На пути свободы всегда можно сделать  еще шаг. Последним усилием для  родственных умов творца и завоевателя  является умение освободиться от своих  занятий: дойти до признания, что  самого дела - будь оно завоеванием, любовью, творчеством могло бы и  не быть. Все завершается признанием глубочайшем бесполезности индивидуальной жизни. Но именно это признание придает легкость, с какой они осуществляют свое творчество, поскольку принятие абсурдности жизни позволяет полностью в нее погрузиться.

Остается  только судьба, а ее исход предрешен. За исключением единственной фатальности  смерти, во всем остальном, в радости  или в счастье, царит свобода. Человеку предоставлен выбор, он - единственный его властелин. Некогда его связывала  иллюзия мира иного. Отныне участью  мышления оказывается не самоотречение, а взаимное отражение образов. Мышление играет, творя мифы. Но это мифы, лишенные всякого основания. Кроме человеческого  страдания, в своей неисчерпаемости  равного мышлению, не развлекательная  и сверкающая сказка о богах, но земная драма, образ, деяние в них нелегкая мудрость и лишенная завтрашнего  дня страсть.

Миф и Сизифе

Боги  приговорили Сизифа поднимать огромный камень на вершину горы, откуда эта  глыба неизменно скатывалась  вниз. У них были основания полагать, что нет кары ужасней, чем бесполезный  и безнадежный труд. Сизиф - абсурдный  герой. Такой он и в своих страстях, и в страданиях. Его презрение  к богам, ненависть к смерти и  желание жить стоили ему несказанных  мучений - он вынужден бесцельно напрягать  силы.
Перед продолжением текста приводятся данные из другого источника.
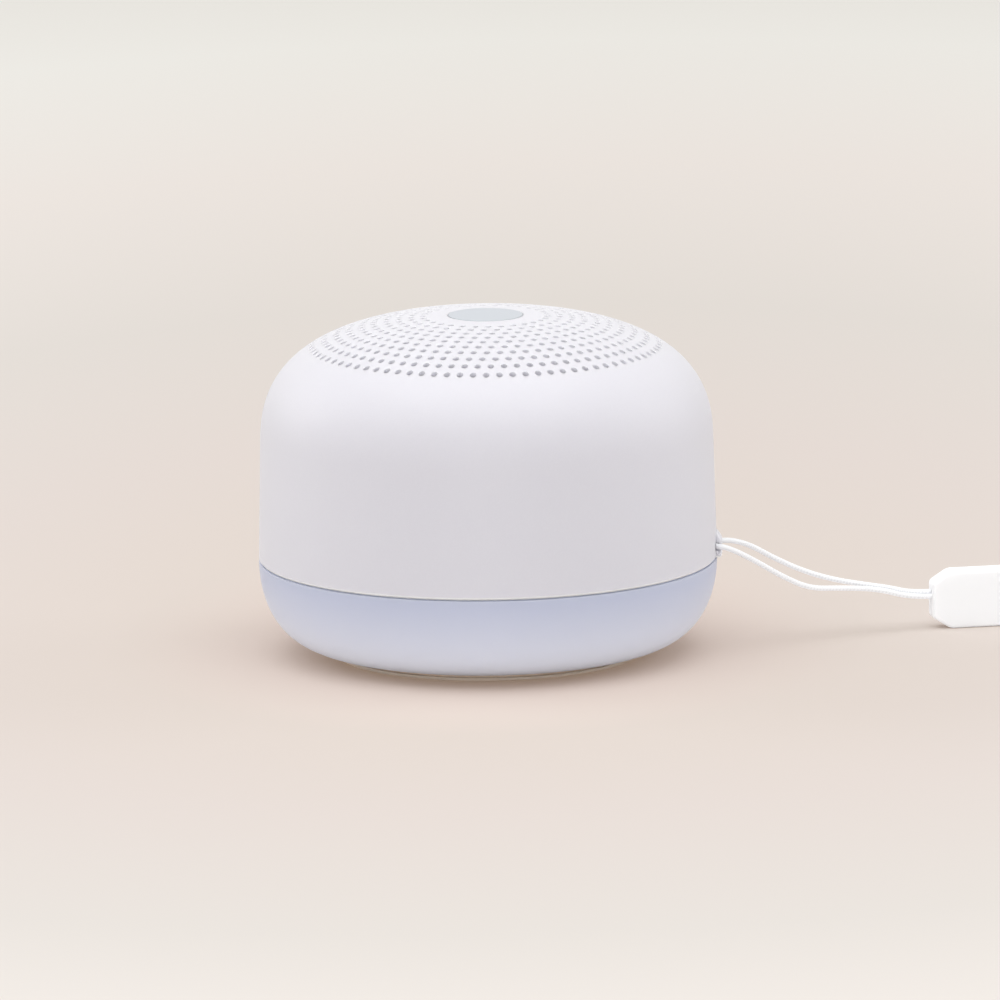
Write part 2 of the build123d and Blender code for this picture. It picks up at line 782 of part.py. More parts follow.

"Я  думаю, что все хорошо",- говорит  Эдип, и эти слова священны. Они  раздаются в суровой и конечной  вселенной человека. Они учат, что  это не все, еще не все  исчерпано. Они изгоняют из  этого мира бога, вступившего  в него вместе с неудовлетворенностью  и тягой к бесцельным страданиям. Они превращают судьбу в дело  рук человека, дело, которое должно  решаться среди людей. Если  и есть личная судьба, то это  отнюдь не предопределение свыше,  либо, в крайнем случае, предопределение  сводится к тому, как о нем  судит сам человек: оно фатально  и достойно презрения. В-остальном, он сознает себя властелином своих дней.

Изложение собственной  позиции

Очень многие философы в своих трудах обращались к проблеме смысла жизни. Довольно специфический  и, на мой взгляд, сложный для понимания  подход А. Камю к этой извечной проблеме.

Поиски  смыла жизни неразрывно связаны с рассуждениями о смерти. Стоит ли жить, или не стоит. Для построения его теории он анализировал примеры самоубийц, изучал, старался понять, по каким причинам люди самовольно уходят из жизни. Эти рассуждения привели его понятию абсурда. На мой взгляд, А.Камю, сам не в силах был постичь разумно всю сложность бытия, нашел понятие абсурда как все объясняющее. В его понимании абсурд – это «столкновение между иррациональностью и исступленным желанием ясности».

Чтобы утвердиться  в своей теории А.Камю рассматривает  абсурдность разных сторон жизни: абсурдные  рассуждения (поиски абсурдного в философии), абсурдный человек, абсурдное творчество, миф о Сизифе (Сизиф как образец  счастливого человека).